If you are just doing it for yourself, then any sales make it not a flop. Personally, the only reason not to sell something that you spent a lot of time and heart on is because you have a problem accepting that other people would give you money for your work. Go for it. Especially if you plan to keep it current. No one will buy a one shot campaign world. The more you plan to keep it alive the more vibrant and salable it becomes.
On the other hand, if I give it away to start, it basicly nullifies any chance I might have of a print publisher picking it up (ok, thats slim to none anyway, but for the sake of argument...) as anyone could just get the same content free on my website.
Print publishers no longer come to you in the PDF market. That was two years ago. In any case, if a print publisher is going to publish a setting, it will the setting they've always wanted to publish and something tells me that it ain't yours they've been dying to release. It's theirs.
On a side note, I've decided that for the crunch to match the fluff best, I have decided to go with a classless feat-based system. If it turns out as well as it looks like its going to, I might single-handedly change the face of d20 as we know it :cool:.
With that kind of ego, you could give your stuff away? I don't believe it. :)
 


333 Dave said:
Maybe a compromise? Sell the setting, release the OGC for free? Sound good? Bad? Thoughts?
If you are planning to release new info about the setting with any frequency, this could be the way to go. If those releases will contain crunch, you may as well charge for the crunch too. Basically, do you want to just put it out there and hope people will find it and use it? Or do you want to sell it, advertise it, make people hear about, force the to decide whether or not to buy it/use it?

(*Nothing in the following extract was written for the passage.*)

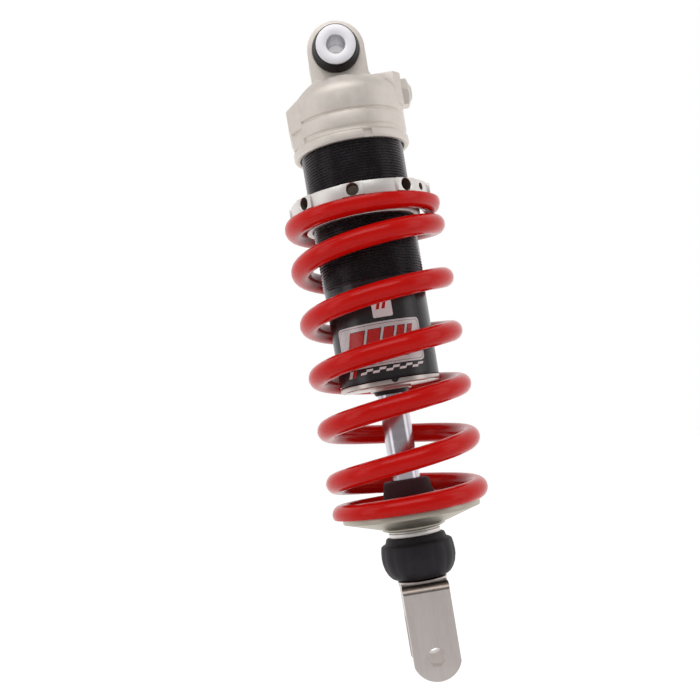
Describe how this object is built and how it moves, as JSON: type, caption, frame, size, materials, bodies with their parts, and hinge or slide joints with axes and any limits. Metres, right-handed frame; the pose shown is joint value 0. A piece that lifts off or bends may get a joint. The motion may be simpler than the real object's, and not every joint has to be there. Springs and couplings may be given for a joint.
{
  "type": "motorcycle rear shock absorber",
  "caption": "Coil-over mono-tube rear shock: forked lower clevis, upper eye with spherical bearing, threaded preload ring, red coil spring and rebound knob.",
  "frame": {"origin": "centre of the upper eye, where the bolt axis meets the damper axis", "axes": "+Z along the damper from the clevis to the eye, Y along both mounting bolts, +X towards the gas port"},
  "size_m": [0.0876, 0.0864, 0.3588],
  "materials": {
    "head_aluminium": "satin champagne-grey machined aluminium",
    "clevis_aluminium": "satin bead-blasted aluminium",
    "bright_aluminium": "turned, bright",
    "black_anodised": "black hard anodised",
    "red_powder_coat": "gloss red powder coat",
    "hard_chrome": "ground hard chrome",
    "bright_steel": "zinc-plated, ground faces",
    "bearing_steel": "hardened and ground",
    "rubber": "black nitrile rubber",
    "brass": "turned brass",
    "ptfe_bronze": "bronze-filled PTFE",
    "bump_stop_foam": "dark microcellular rubber",
    "knob_plastic": "matte black"
  },
  "bodies": {
    "damper": {"top_mount_head": "head_aluminium", "damper_body": "black_anodised", "head_o_ring": "rubber", "gas_port_plug": "bright_aluminium", "gas_port_washer": "brass", "gas_valve_core": "brass", "eye_bearing_race": "bearing_steel", "bearing_circlip_front": "bearing_steel", "bearing_circlip_rear": "bearing_steel", "seal_head": "bright_aluminium", "seal_head_o_ring": "rubber", "guide_bush": "ptfe_bronze", "rod_seal": "rubber", "body_end_cap": "bright_aluminium", "dust_wiper": "rubber", "top_out_bumper": "rubber", "spring": "red_powder_coat"},
    "eye_core": {"eye_bearing_ball": "bearing_steel", "eye_spacer_front": "bright_steel", "eye_spacer_rear": "bright_steel", "eye_seal_front": "rubber", "eye_seal_rear": "rubber"},
    "floating_piston": {"floating_piston": "bright_aluminium", "floating_piston_o_ring": "rubber"},
    "preload_slider": {"thrust_washer": "bright_steel"},
    "preload_ring": {"preload_ring": "bright_aluminium", "preload_lock_screw": "bright_steel"},
    "rod_assembly": {"piston_rod": "hard_chrome", "piston": "bright_aluminium", "piston_band": "ptfe_bronze", "compression_shims": "bright_steel", "rebound_shims": "bright_steel", "piston_nut": "bright_steel", "bump_stop": "bump_stop_foam", "bump_stop_washer": "bright_steel", "lower_spring_seat": "bright_aluminium", "seat_collar": "bright_aluminium", "clevis": "clevis_aluminium"},
    "rebound_knob": {"rebound_knob": "knob_plastic"},
    "rebound_needle": {"rebound_needle": "bright_steel"}
  },
  "joints": [
    {"name": "damper_slide", "type": "slide", "parent": "damper", "child": "rod_assembly", "axis": [0, 0, 1], "range_m": [0, 0.0472], "stiffness_N_per_m": 85000, "springref_m": -0.006, "deforming": ["spring"]},
    {"name": "eye_swivel", "type": "hinge", "parent": "damper", "child": "eye_core", "pos_m": [0, 0, 0], "axis": [0, 1, 0], "continuous": true},
    {"name": "floating_piston_slide", "type": "slide", "parent": "damper", "child": "floating_piston", "axis": [0, 0, 1], "range_m": [0, 0.006]},
    {"name": "preload_travel", "type": "slide", "parent": "damper", "child": "preload_slider", "axis": [0, 0, 1], "range_m": [-0.0062, 0.0032], "deforming": ["spring"]},
    {"name": "preload_turn", "type": "hinge", "parent": "preload_slider", "child": "preload_ring", "pos_m": [0, 0, -0.082], "axis": [0, 0, 1], "range_deg": [-1440, 720], "deforming": ["spring"]},
    {"name": "rebound_click", "type": "hinge", "parent": "rod_assembly", "child": "rebound_knob", "pos_m": [0, 0, -0.277], "axis": [0, 0, 1], "range_deg": [-360, 360]},
    {"name": "needle_lift", "type": "slide", "parent": "rod_assembly", "child": "rebound_needle", "axis": [0, 0, 1], "range_m": [-0.0011, 0.0011]}
  ],
  "couplings": [
    {"joint": "floating_piston_slide", "follows": "damper_slide", "ratio": 0.121},
    {"joint": "preload_travel", "follows": "preload_turn", "m_per_rad": 0.00023873},
    {"joint": "needle_lift", "follows": "rebound_click", "m_per_rad": 0.00015915}
  ]
}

Settings unfortunately don't really sell, so removing the crunch is a surefire way to reduce its sales. I'd keep it whole either free or by fee.

Good luck with what you decide.
 


Re: Re: Free or Fee?

jmucchiello said:
No one will buy a one shot campaign world.

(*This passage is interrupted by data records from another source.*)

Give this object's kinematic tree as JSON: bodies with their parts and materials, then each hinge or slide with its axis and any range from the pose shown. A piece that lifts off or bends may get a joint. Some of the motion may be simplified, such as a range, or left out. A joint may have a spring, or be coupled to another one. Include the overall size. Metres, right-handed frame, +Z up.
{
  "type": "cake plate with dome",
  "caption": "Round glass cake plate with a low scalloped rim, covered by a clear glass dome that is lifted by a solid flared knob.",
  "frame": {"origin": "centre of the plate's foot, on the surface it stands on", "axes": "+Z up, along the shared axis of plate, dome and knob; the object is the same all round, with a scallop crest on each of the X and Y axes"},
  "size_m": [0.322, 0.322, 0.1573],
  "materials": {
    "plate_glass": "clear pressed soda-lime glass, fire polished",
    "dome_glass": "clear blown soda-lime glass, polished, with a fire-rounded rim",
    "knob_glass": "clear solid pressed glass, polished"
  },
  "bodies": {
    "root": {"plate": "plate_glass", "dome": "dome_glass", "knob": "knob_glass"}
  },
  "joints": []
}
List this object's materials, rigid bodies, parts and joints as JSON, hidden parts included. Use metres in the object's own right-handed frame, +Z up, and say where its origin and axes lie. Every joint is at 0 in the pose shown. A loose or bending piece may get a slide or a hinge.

This, I don't agree with. If it was a nice, well-executed, and well but not overly detailed setting, I'd love a one-shot campaign world, ESPECIALLY in pdf.

I have my own campaign setting, and I pick up other settings just for inspiration and ideas. A single book detailing a setting is just what I like.

Nowadays. alot of publishers* seem to be going for a "core bookSSSS" format, with an "overview" book and a "player's" book, at least. It's a method I despise.

*The Codex of Erde, Aracanis, and Midnight have NOT done this. They make me a happy person.

Cheers
Nell.

Also, consider Ghostwalk. Essentially a one-shot campaign setting.
 

Nellisir said:
This, I don't agree with. If it was a nice, well-executed, and well but not overly detailed setting, I'd love a one-shot campaign world, ESPECIALLY in pdf.
I didn't mean to be absolute when I said "No one will buy..." What I actually meant was, there are more buyers of living, expanding campaigns, than there are of one-shot campaigns. You may be the exception to this generalization. But most people want to know what happens next or what's beyond the last hillside on the map.

Granted, some of the reason for creating an expanding campaign is to increase sales. But that's the whole point of business: to make money. One way to do this is to increase sales.
 

jmucchiello said:
I didn't mean to be absolute when I said "No one will buy..." What I actually meant was, there are more buyers of living, expanding campaigns, than there are of one-shot campaigns. You may be the exception to this generalization. But most people want to know what happens next or what's beyond the last hillside on the map.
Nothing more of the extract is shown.